Fellow Confederate prisoners, General Cabell and Major Cariton wrote several letters to Union authorities at St. Louis on behalf of Major Wolf while he was under sentence of death. Captain Allen furnished Major Wolf with pen, ink, and paper, and he wrote a letter to his wife telling her the sad news and that it had fallen to his lot to be executed for the wrongs of other men. He told her how to rear his dear children and to take care of what he had left her. He hoped she would have no trouble rearing his children with the assistance of his Masonic friends. When Major Wolf had finished his letter, Captain Allen asked him if he wanted a preacher, and Major Wolf said yes. Captain Allen sent for Rev. A. C. Osborn, a Baptist minister. Rev Osborn told Major Wolf that if he had any relics he wanted his wife to have, he would take charge of them and see that she got them. The minister told Major Wolf if there was anything in the letter that was contraband he wouldn't be allowed to take it. The minister read Major Wolf's letter and noticed that Wolf told his wife to take care of what he had left her and with the assistance of his Masonic friends. The preacher asked: "Major, are you a Mason?" The Major replied: 'I am,". Rev. Osborn hurried out and called the lodge together and telegraphed President Abraham Lincoln to attempt to stop the execution.

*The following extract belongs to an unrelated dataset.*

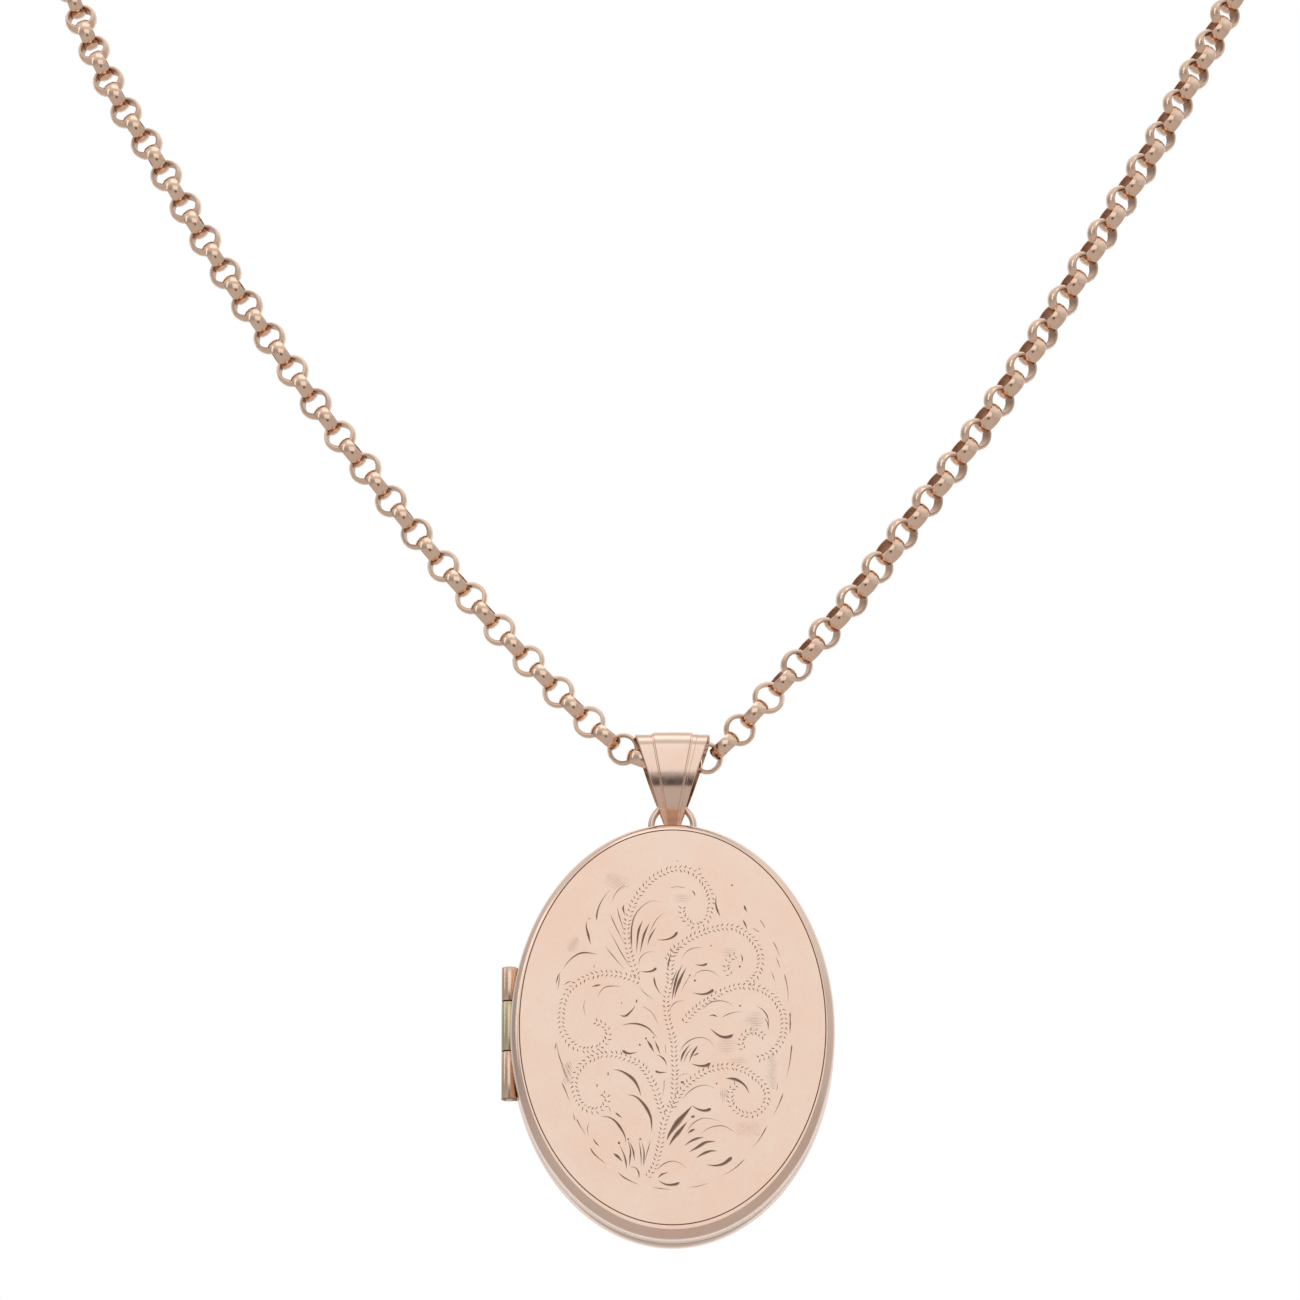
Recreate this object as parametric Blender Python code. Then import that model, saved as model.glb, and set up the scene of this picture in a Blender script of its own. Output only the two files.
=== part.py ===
"""An engraved oval locket on a belcher chain, hanging as it is worn.

Metres, +Z up. The origin is the nape of the neck, where the clasp lies. The chain runs forward
and down on both sides, and the locket hangs from it, facing -Y.
"""

import math

import bmesh
import bpy
from mathutils import Vector

MM = 0.001

# Gaps: between pieces that are seated in each other, and between pieces that move.
FIT_GAP = 0.06 * MM
RUN_GAP = 0.08 * MM

# Locket body: two shallow oval shells with flat faces and rounded edges.
LOCKET_HEIGHT = 39.5 * MM
LOCKET_WIDTH = 30.2 * MM
HALF_DEPTH = 3.3 * MM
SHELL_WALL = 0.5 * MM
FACE_INSET = 0.72 * MM
EDGE_TURN = math.radians(60)
SEAM_GAP = 0.1 * MM
OVAL_STEPS = 64
EDGE_STEPS = 5

# What lies inside each half, from its floor out: picture card, window, frame, closing flange.
CARD_THICKNESS = 0.3 * MM
WINDOW_THICKNESS = 0.4 * MM
FRAME_DEPTH = 0.7 * MM
FRAME_WIDTH = 1.7 * MM
FRAME_BEVEL = 0.25 * MM
FLANGE_WALL = 0.35 * MM
FLANGE_CLEAR = 0.42 * MM

# Side hinge: knuckles let into the rims, on a riveted pin.
KNUCKLE_RADIUS = 0.75 * MM
KNUCKLE_BORE = 0.45 * MM
PIN_RADIUS = 0.4 * MM
LOWER_KNUCKLE = 4.8 * MM
MIDDLE_KNUCKLE = 4.7 * MM
UPPER_KNUCKLE = 3.5 * MM
HINGE_OUTSIDE_RIM = 0.1 * MM
HINGE_RISE = 0.2 * MM
HINGE_PLATE = 0.6 * MM
ROUND_STEPS = 20

# Wire loop on the top edge of the back half.
LOOP_RADIUS = 1.97 * MM
LOOP_WIRE = 0.32 * MM
LOOP_RISE = 2.5 * MM
LOOP_BEHIND_SEAM = 0.45 * MM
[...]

Lincoln received telegrams from James E. Yeatman, Able Barton, and P. L. Terry, of St. Louis, Missouri, asking for clemency in the case of Major Wolf.

To William S. Rosecrans

Office U.S. Military Telegraph,
Major General Rosecrans War Department,
St. Louis, Mo. Washington, D.C., Nov. 10 1864.

Suspend execution of Major Wolf until further order, & meanwhile, report to me on the case. A. LINCOLN

On November 10, 1864, General Rosecrans acknowledged receipt of Lincoln's telegram, and on November 11 wrote a detailed report covering the essential facts of Major Wolf's case. President Lincoln ended the practice of retaliatory executions.

== Surrender ==
Lieutenant-Colonel Ford surrendered his battalion at Jacksonport, Arkansas, where they were paroled on June 5, 1865.